For cost considerations, see Virtual warehouse credit usage and Working with warehouses.

Handle concurrent refreshes with multi-cluster warehouses¶

If multiple dynamic tables share a warehouse and refreshes frequently queue, consider using a multi-cluster warehouse. Multi-cluster warehouses automatically add clusters when queries queue and remove them when demand drops. This improves refresh latency during peak periods without paying for unused capacity during quiet periods.

For guidance on identifying and reducing queues, see Reducing queues.

Multi-cluster warehouses require Enterprise Edition or higher. For cost considerations, see Setting the scaling policy for a multi-cluster warehouse.

Identify the right target lag¶

Target lag controls how often your dynamic table refreshes. Shorter target lag means fresher data but more frequent refreshes and higher compute cost. For more information about how target lag works, see Understanding dynamic table target lag.

Use the following recommendations to optimize target lag for your workload:

Use DOWNSTREAM for intermediate tables that don’t need independent freshness guarantees. These tables refresh only when downstream tables need them.
Check the refresh history to find the right lag: Use DYNAMIC_TABLE_REFRESH_HISTORY or Snowsight to analyze refresh durations and skipped refreshes. Set the target lag slightly higher than your typical refresh duration.

Change target lag¶

ALTER DYNAMIC TABLE my_dynamic_table SET TARGET_LAG = '1 hour';

To set a dynamic table to refresh based on downstream demand:

ALTER DYNAMIC TABLE my_dynamic_table SET TARGET_LAG = DOWNSTREAM;

Improve data locality¶

Locality describes how closely Snowflake stores rows that share the same key values. When rows with matching keys span fewer micro-partitions (good locality), incremental refreshes scan less data. When matching keys span many micro-partitions (poor locality), incremental refresh can take longer than full refresh.

For more information about how Snowflake stores data, see Micro-partitions & Data Clustering.

Cluster source tables¶

The most effective way to improve locality is to cluster your source tables by the keys used in your dynamic table query (JOIN, GROUP BY, or PARTITION BY keys):

ALTER TABLE my_source_table CLUSTER BY (join_key_column);

When you join on multiple columns and can’t cluster by all of them:

Prioritize clustering larger tables by the most selective keys.
Consider creating separate copies of the same data clustered by different keys for use in different dynamic tables.

For more information, see Clustering Keys & Clustered Tables. To enable automatic reclustering, see Automatic Clustering.

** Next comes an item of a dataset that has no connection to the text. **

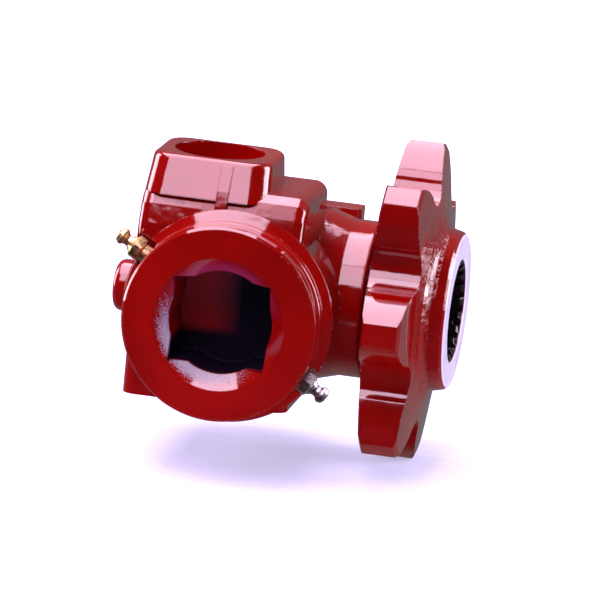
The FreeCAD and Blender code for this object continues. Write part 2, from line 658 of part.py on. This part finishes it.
def make_sprocket():
    blank = sprocket_blank()
    cut_outline(blank, "bore_spline",
                spline_gap("spline_root_r - 1.5", "spline_r + 0.06", "1.38", "1.13"),
                "0 - 1", "hub_face - sprocket_near + 2", count=int(number("spline_count")))
    teeth = int(number("sprocket_teeth"))
    gaps = []
    for i in range(teeth):
        gap = tooth_gap().extrude(Vec(0, 0, number("rim_thick") + 4))
        gap.translate(Vec(0, 0, -2))
        gap.rotate(Vec(0, 0, 0), Vec(0, 0, 1), (i + 0.5) * 360 / teeth)
        gaps.append(gap)
    cutters = doc.addObject("Part::Feature", "tooth_gaps")
    cutters.Shape = Part.makeCompound(gaps)
    screw_way = rod("set_screw_way", "3", "30", Rot(Vec(0, 0, 1), set_screw_direction()),
                    tuple(set_screw_direction() * 17 + Vec(0, 0, number("rim_thick / 2"))))
    sprocket = minus("chain_sprocket", blank, [cutters, screw_way])
    keep(sprocket, "chain_sprocket", SPROCKET_TURN, (number("sprocket_near"), 0, 0))


def set_screw_direction():
    """The direction, in the sprocket's own frame, of the tooth gap that holds the set screw."""
    angle = math.radians(3.5 * 360 / number("sprocket_teeth"))
    return Vec(math.cos(angle), math.sin(angle), 0)


def make_set_screw():
    direction = set_screw_direction()
    screw = Part.makeCylinder(3, 9, direction * 18 + Vec(0, 0, number("rim_thick / 2")), direction)
    socket_spot = direction * 24 + Vec(0, 0, number("rim_thick / 2"))
    screw = screw.cut(Part.makeCylinder(1.5, 4, socket_spot, direction))
    piece = doc.addObject("Part::Feature", "sprocket_set_screw")
    piece.Shape = screw
    keep(piece, "sprocket_set_screw", SPROCKET_TURN, (number("sprocket_near"), 0, 0))


def make_output_side():
    make_output_shaft()
    bevel_gear("output_bevel_gear", ALONG_LEFT, 180 / number("gear_teeth"))
    key("output_key", ALONG_LEFT)
    circlip("output_gear_circlip", "gear_bore_r", ALONG_LEFT, (-number("gear_back"), 0, 0))
    ball_bearing("output_bearing", "stub_r", "race_r", "race_far - race_near", 3.175, 10,
                 ALONG_RIGHT, (number("race_near"), 0, 0))
    circlip("shaft_circlip", "stub_r", ALONG_RIGHT, (number("race_near - clip_thick"), 0, 0))
    circlip("neck_circlip", "race_r + 1.1 - clip_wide", ALONG_RIGHT, (number("race_far"), 0, 0))
    seal = turned("output_seal", [
        ("seal_journal_r + fit_gap", "2"), ("seal_journal_r + 2", "0"), ("race_r", "0"),
        ("race_r", "seal_far - seal_near"), ("seal_journal_r + 2", "seal_far - seal_near"),
        ("seal_journal_r + fit_gap", "3")])
    keep(seal, "output_seal", ALONG_RIGHT, (number("seal_near"), 0, 0))
    ring("side_bush", "journal_r + fit_gap", "side_bush_r", "journal_end - chamber_left",
         ALONG_LEFT, (-number("chamber_left"), 0, 0))
    make_sprocket()
    make_set_screw()


# ---------------------------------------------------------------- rear cover and fittings

def screw_ways(name, thick, base_y):
    return [rod(name + "_hole", "screw_r + 0.15", thick + " + 2", ALONG_REAR, (x, base_y - 1, z))
            for x, z in cover_places()]


def make_rear_cover():
    rear = number("rear_face")
    seat = rear + number("gasket_thick")
    gasket = rod("gasket", "flange_r", "gasket_thick", ALONG_REAR, (0, rear, 0))
    window = rod("gasket_window", "chamber_r", "gasket_thick + 2", ALONG_REAR, (0, rear - 1, 0))
    keep(minus("rear_gasket", gasket, [window] + screw_ways("gasket", "gasket_thick", rear)),
         "rear_gasket")
    plate = rod("cover_plate", "flange_r", "cover_thick", ALONG_REAR, (0, seat, 0))
    plate_round = rounded("cover_round", plate, 1.2,
                          lambda edge: edge.BoundBox.YMin > seat + number("cover_thick") - 0.1)
    spigot = rod("cover_spigot", "chamber_r - 0.2", "2.5", ALONG_REAR, (0, rear - 2, 0))
    raised = cone("cover_raised", "16", "14.5", "cover_raised", ALONG_REAR,
                  (0, seat + number("cover_thick"), 0))
    plug_hole = rod("plug_hole", "6.02", "16", ALONG_REAR, (0, rear - 4, 0))
    keep(minus("rear_cover", joined("cover_solid", [plate_round, spigot, raised]),
               [plug_hole] + screw_ways("cover", "cover_thick", seat)), "rear_cover")


def hexagon(radius, thick, centre):
    """A six-sided block along Y, with its corners turned off at the outer end."""
    corners = [Vec(radius * math.cos(a), 0, radius * math.sin(a))
               for a in (math.pi / 3 * i for i in range(6))]
    head = Part.Face(Part.makePolygon(corners + corners[:1])).extrude(Vec(0, thick, 0))
    crown = Part.makeCone(radius + 0.6, radius - 0.5, thick, Vec(0, 0, 0), Vec(0, 1, 0))
    head = head.common(crown)
    head.translate(centre)
    return head


def make_cover_screws():
    rear = number("rear_face")
    top = rear + number("gasket_thick + cover_thick")
    washer_top = top + number("washer_thick")
    depth = number("screw_deep") - 2
    screws = []
    washers = []
    for x, z in cover_places():
        washer = Part.makeCylinder(number("washer_r"), number("washer_thick"), Vec(x, top, z),
                                   Vec(0, 1, 0))
        hole = Part.makeCylinder(number("screw_r") + 0.2, 4, Vec(x, top - 1, z), Vec(0, 1, 0))
        washers.append(washer.cut(hole))
        head = hexagon(number("screw_head_r"), number("screw_head_high"), Vec(x, washer_top, z))
        shank = Part.makeCylinder(number("screw_r"), washer_top - rear + depth,
                                  Vec(x, rear - depth, z), Vec(0, 1, 0))
        screws.append(head.fuse(shank))
    keep(gathered("cover_screws", screws), "cover_screws")
    keep(gathered("cover_washers", washers), "cover_washers")


def make_filler_plug():
    seat = number("rear_face + gasket_thick + cover_thick + cover_raised")
    ring("plug_washer", "6", "9", "1.2", ALONG_REAR, (0, seat, 0))
    shank = rod("plug_shank", "6", "8 + 1.2", ALONG_REAR, (0, seat - 8, 0))
    head = doc.addObject("Part::Prism", "plug_head")
    head.Polygon = 6
    head.Circumradius = 8.6
    head.Height = 5.5
    head.Placement = Place(Vec(0, seat + 1.2, 0), ALONG_REAR)
    keep(joined("filler_plug", [shank, head]), "filler_plug")


def make_nipple(label, turn, sunk):
    """A grease nipple: thread, hexagon, neck and ball head, standing out along its own axis."""
    direction = nipple_direction(turn)
    corner = "nipple_hex / 2 + 0.25"
    body = turned(label + "_turned", [
        ("0", sunk), ("nipple_thread_r", sunk), ("nipple_thread_r", "6.6"), ("2.4", "6.8"),
        ("2.4", "7.1"), (corner + " - 0.5", "7.1"), (corner, "7.5"), (corner, "10.1"),
        (corner + " - 0.6", "10.5"), ("3", "10.9"), ("2.1", "12"), ("1.9", "12.8"),
        ("2.1", "13.6"), ("2.9", "14.4"), ("3", "15.2"), ("2.4", "16.4"), ("1.2", "17"),
        ("0.8", "17"), ("0.8", "16.2"), ("0", "16.2")])
    prism = doc.addObject("Part::Prism", label + "_hexagon")
    prism.Polygon = 6
    prism.setExpression("Circumradius", bound("nipple_hex / cos(30)  / 2"))
    prism.Height = 25
    base = direction * number(f"bush_outer_r - {sunk}")
    shape = doc.addObject("Part::Common", label)
    shape.Base = body
    shape.Tool = prism
    keep(shape, label, Rot(Vec(0, 0, 1), direction), (base.x, -number("nipple_back"), base.z))


def make_all():
    fill_sheet()
    make_casting()
    make_input_side()
    make_output_side()
    make_rear_cover()
    make_cover_screws()
    make_filler_plug()
    make_nipple("grease_nipple_upper", 0, "0")
    make_nipple("grease_nipple_lower", 180, "nipple_sunk")
    doc.recompute()


def check_and_write():
    for item in doc.Objects:
        if "Invalid" in item.State or "Error" in item.State:
            raise RuntimeError(f"{item.Label} did not build: {item.State}")
    for piece in subparts:
        if piece.Shape.isNull() or not piece.Shape.isValid():
            raise RuntimeError(f"{piece.Label} has no valid shape")
    os.makedirs("parts", exist_ok=True)
    for piece in subparts:
        piece.Shape.exportStep(f"parts/{piece.Label}.step")
        print(f"{piece.Label}: {len(piece.Shape.Solids)} solid(s), {piece.Shape.Volume:.0f} mm3")


make_all()
check_and_write()
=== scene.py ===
import math

import bpy
from mathutils import Matrix, Vector


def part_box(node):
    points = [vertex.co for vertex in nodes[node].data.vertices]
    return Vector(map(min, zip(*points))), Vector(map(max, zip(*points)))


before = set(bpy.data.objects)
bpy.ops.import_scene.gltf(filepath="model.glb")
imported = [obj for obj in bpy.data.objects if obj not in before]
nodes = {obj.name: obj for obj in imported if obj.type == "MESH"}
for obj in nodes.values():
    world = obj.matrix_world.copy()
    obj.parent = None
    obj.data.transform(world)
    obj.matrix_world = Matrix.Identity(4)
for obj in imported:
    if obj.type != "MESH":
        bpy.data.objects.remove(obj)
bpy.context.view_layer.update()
mm = 0.001

# ---------------------------------------------------------------- places read from the frame

COLLAR_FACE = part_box("input_hub")[0].y
HUB_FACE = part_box("chain_sprocket")[1].x
FLOOR_Z = min(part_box(name)[0].z for name in nodes)


# ---------------------------------------------------------------- shader helpers

class Shader:
    """A material whose nodes are added one call at a time."""

    def __init__(self, name):
        self.material = bpy.data.materials.new(name)
        self.material.use_nodes = True
        self.tree = self.material.node_tree
        self.surface = self.tree.nodes["Principled BSDF"]
        self.place = self.add("ShaderNodeTexCoord").outputs["Object"]

    def add(self, kind, **settings):
        node = self.tree.nodes.new(kind)
        for key, value in settings.items():
            setattr(node, key, value)
        return node

    def link(self, source, target):
        self.tree.links.new(source, target)

    def set(self, **values):
        """Give sockets of the surface one value each."""
        for key, value in values.items():
            self.surface.inputs[key.replace("_", " ")].default_value = value

    def feed(self, socket, source):
        """Let a socket of the surface vary over the piece."""
        self.link(source, self.surface.inputs[socket])

    def math(self, operation, a, b=None, clamp=False):
        node = self.add("ShaderNodeMath", operation=operation, use_clamp=clamp)
        for socket, value in zip(node.inputs, (a, b)):
            if isinstance(value, (int, float)):
                socket.default_value = value
            elif value is not None:
                self.link(value, socket)
        return node.outputs[0]

    def times(self, a, b, clamp=False):
        return self.math("MULTIPLY", a, b, clamp)

    def noise(self, scale, detail=3.0, roughness=0.55, place=None):
        node = self.add("ShaderNodeTexNoise")
        node.inputs["Scale"].default_value = scale
        node.inputs["Detail"].default_value = detail
        node.inputs["Roughness"].default_value = roughness
        self.link(place or self.place, node.inputs["Vector"])
        return node.outputs["Fac"]

    def along(self, axis):
        node = self.add("ShaderNodeSeparateXYZ")
        self.link(self.place, node.inputs[0])
        return node.outputs[axis]

    def from_axis(self, first, second):
        """The distance from the line where both coordinates are zero."""
        a, b = self.along(first), self.along(second)
        squares = self.math("ADD", self.times(a, a), self.times(b, b))
        return self.math("SQRT", squares)

    def stretched(self, x, y, z):
        node = self.add("ShaderNodeMapping")
        node.inputs["Scale"].default_value = (x, y, z)
        self.link(self.place, node.inputs["Vector"])
        return node.outputs["Vector"]

    def span(self, value, low, high, to_low=0.0, to_high=1.0):
        node = self.add("ShaderNodeMapRange", clamp=True)
        self.link(value, node.inputs["Value"])
        node.inputs["From Min"].default_value = low
        node.inputs["From Max"].default_value = high
        node.inputs["To Min"].default_value = to_low
        node.inputs["To Max"].default_value = to_high
        return node.outputs["Result"]

    def mix(self, share, first, second):
        node = self.add("ShaderNodeMix", data_type="RGBA")
        self.link(share, node.inputs["Factor"])
        for socket, value in ((node.inputs["A"], first), (node.inputs["B"], second)):
            if isinstance(value, tuple):
                socket.default_value = (*value, 1.0)
            else:
                self.link(value, socket)
        return node.outputs["Result"]

    def rounded(self, radius):
        """The normal of the surface as if its edges had a small radius."""
        node = self.add("ShaderNodeBevel", samples=6)
        node.inputs["Radius"].default_value = radius
        return node.outputs["Normal"]

    def edges(self, radius):
        """1 on a sharp edge within the radius, 0 on open surface."""
        flat = self.add("ShaderNodeNewGeometry")
        dot = self.add("ShaderNodeVectorMath", operation="DOT_PRODUCT")
        self.link(self.rounded(radius), dot.inputs[0])
        self.link(flat.outputs["Normal"], dot.inputs[1])
        return self.span(dot.outputs["Value"], 0.99, 0.86)

    def bump(self, layers, round_edges=0.0):
        """Bumps stacked from (height, depth) pairs, over edges rounded by a small radius."""
        normal = self.rounded(round_edges) if round_edges else None
        for height, depth in layers:
            node = self.add("ShaderNodeBump")
            node.inputs["Distance"].default_value = depth
            self.link(height, node.inputs["Height"])
            if normal is not None:
                self.link(normal, node.inputs["Normal"])
            normal = node.outputs["Normal"]
        self.feed("Normal", normal)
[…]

Factors that affect locality¶

Beyond source table clustering, two other factors affect locality. These depend on your data patterns and are harder to change directly:

How new data aligns with partition keys: Incremental refresh is faster when new rows affect only a small portion of the table. This depends on your data ingestion patterns, not your query structure.

For example, time-series data grouped by hour has good locality because new rows share recent timestamps. Data grouped by a column with values spread across the entire table has poor locality.
How changes align with dynamic table clustering: When Snowflake applies updates or deletions to a dynamic table, it must locate the affected rows. This is faster when the changed rows are stored close together.

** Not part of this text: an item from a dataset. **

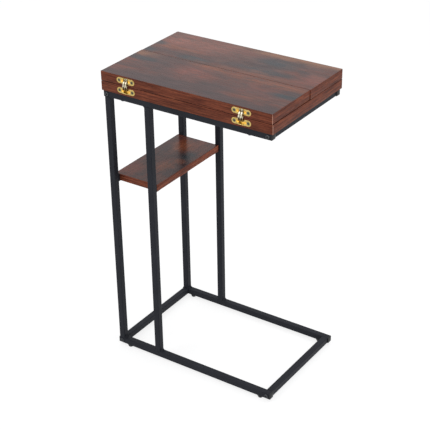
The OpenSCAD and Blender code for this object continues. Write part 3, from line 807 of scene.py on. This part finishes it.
pocket = pocket_tool()
print("pocket tool faces:", len(pocket.data.polygons))


def cut_pockets(piece, side, leaf):
    """Cut both hinge pockets of one long edge into a piece."""
    for x in HINGE_XS:
        combine(piece, copy_of(pocket, "pocket_copy", at_hinge(x, side, leaf)), "DIFFERENCE")


# %% A laminated slab
HAIRLINE = 0.12  # the fine bevel of the boards' edges


def slab(name, low, high, finish, edges):
    """A laminated board, cut for its hinges. Its cut sides show chipboard."""
    (x0, y0, z0), (x1, y1, z1) = low, high
    board = box(name, (x0 + BAND_T, y0 + BAND_T, z0), (x1 - BAND_T, y1 - BAND_T, z1))
    soften(board, HAIRLINE, segments=1)
    for side, leaf in edges:
        cut_pockets(board, side, leaf)

    def unprinted(face):
        inside = z0 + 0.2 <= face.center.z / MM <= z1 - 0.2
        return inside or abs(face.normal.z) <= 0.5

    return mark_faces(board, finish, (chipboard, unprinted))


# %% Place the boards
half_l, half_d = TOP_L / 2, TOP_D / 2
LEAF_TOP = LEAF_Z + BOARD_T
FIXED_BOX = ((-half_l, -half_d, BOARD_Z), (half_l, half_d, BOARD_Z + BOARD_T))
FRONT_BOX = ((-half_l, -half_d, LEAF_Z), (LEAF_L - half_l, FRONT_LEAF_D - half_d, LEAF_TOP))
BACK_BOX = ((half_l - LEAF_L, half_d - BACK_LEAF_D, LEAF_Z), (half_l, half_d, LEAF_TOP))
# CAD name, piece name, corners, hinged edges as (side, is a leaf), print, body
BOARDS = [
    ("base", "fixed_board", FIXED_BOX, [(-1, False), (1, False)], base_print, "frame"),
    ("front_leaf", "front_leaf", FRONT_BOX, [(-1, True)], front_print, "front_leaf"),
    ("back_leaf", "back_leaf", BACK_BOX, [(1, True)], back_print, "back_leaf"),
    ("shelf", "shelf_panel", SHELF, [], shelf_print, "frame"),
]
for stem, name, corners, edges, finish, body in BOARDS:
    board = slab(name, *corners, finish, edges)
    dress(board, finish, body, stem + "_board")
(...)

For example, updates to recent rows perform well when the dynamic table is naturally ordered by time. Updates scattered across the entire table are slower. This factor depends on your workload patterns, including which rows change and how often.

When you experience poor locality because of these factors, consider whether you can adjust your data model or ingestion patterns upstream.